- _Task details_: Where a line below holds the string "joints", copy that line.

◇ ◇ ◇ ◇

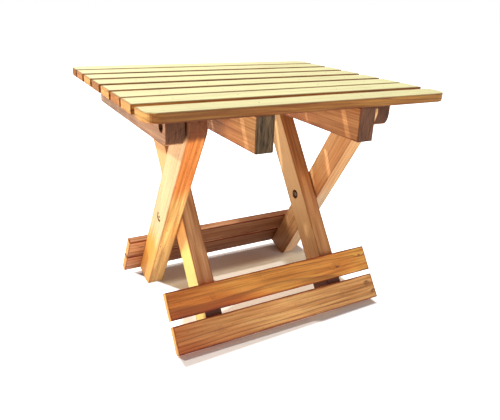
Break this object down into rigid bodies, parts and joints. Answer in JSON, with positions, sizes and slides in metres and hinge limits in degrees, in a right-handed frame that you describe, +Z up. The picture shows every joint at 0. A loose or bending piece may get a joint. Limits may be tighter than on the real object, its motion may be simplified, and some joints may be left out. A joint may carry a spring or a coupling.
{
  "type": "folding stool",
  "caption": "Low folding stool in planed softwood: a slatted rectangular seat on battens over crossed legs tied by pairs of boards, hinged to fold flat.",
  "frame": {"origin": "on the floor under the middle of the open stool's bounding box", "axes": "+X to the sitter's right along the slats, +Y from the front edge of the seat to its rear, +Z up"},
  "size_m": [0.4, 0.3384, 0.315],
  "materials": {
    "slat": "planed softwood, sun-bleached and worn smooth",
    "batten": "planed softwood, aged, with sawn ends",
    "leg": "planed softwood, oiled and aged",
    "board": "planed softwood, oiled and darkened",
    "dowel": "turned softwood, bare",
    "plug": "flush softwood plug, oiled with its board",
    "steel": "plain zinc-plated steel, dulled"
  },
  "bodies": {
    "outer_frame": {"outer_leg_left": "leg", "leg_bolt_left": "steel", "leg_washer_left": "steel", "leg_nut_left": "steel", "seat_bolt_left": "steel", "seat_washer_left": "steel", "seat_nut_left": "steel", "outer_leg_right": "leg", "leg_bolt_right": "steel", "leg_washer_right": "steel", "leg_nut_right": "steel", "seat_bolt_right": "steel", "seat_washer_right": "steel", "seat_nut_right": "steel", "rear_board_lower": "board", "rear_screw_lower_left": "steel", "rear_screw_lower_right": "steel", "rear_plug_lower_left": "plug", "rear_plug_lower_right": "plug", "rear_board_upper": "board", "rear_screw_upper_left": "steel", "rear_screw_upper_right": "steel", "rear_plug_upper_left": "plug", "rear_plug_upper_right": "plug"},
    "seat": {"outer_batten_left": "batten", "inner_batten_left": "batten", "stop_dowel_left": "dowel", "outer_batten_right": "batten", "inner_batten_right": "batten", "stop_dowel_right": "dowel", "slat_1": "slat", "slat_2": "slat", "slat_3": "slat", "slat_4": "slat", "slat_5": "slat", "slat_6": "slat", "slat_7": "slat", "slat_8": "slat"},
    "inner_frame": {"inner_leg_left": "leg", "inner_leg_right": "leg", "front_board_lower": "board", "front_screw_lower_left": "steel", "front_screw_lower_right": "steel", "front_plug_lower_left": "plug", "front_plug_lower_right": "plug", "front_board_upper": "board", "front_screw_upper_left": "steel", "front_screw_upper_right": "steel", "front_plug_upper_left": "plug", "front_plug_upper_right": "plug"}
  },
  "joints": [
    {"name": "seat_fold", "type": "hinge", "parent": "outer_frame", "child": "seat", "pos_m": [0, -0.0957, 0.28345], "axis": [1, 0, 0], "range_deg": [0, 120]},
    {"name": "legs_fold", "type": "hinge", "parent": "outer_frame", "child": "inner_frame", "pos_m": [0, -0.00758, 0.1368], "axis": [1, 0, 0], "range_deg": [0, 66.5]}
  ],
  "couplings": [
    {"joint": "legs_fold", "follows": "seat_fold", "ratio": 0.55}
  ]
}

◇ ◇ ◇ ◇

- _Solution below_:
Break this object down into rigid bodies, parts and joints. Answer in JSON, with positions, sizes and slides in metres and hinge limits in degrees, in a right-handed frame that you describe, +Z up. The picture shows every joint at 0. A loose or bending piece may get a joint. Limits may be tighter than on the real object, its motion may be simplified, and some joints may be left out. A joint may carry a spring or a coupling.
  "joints": [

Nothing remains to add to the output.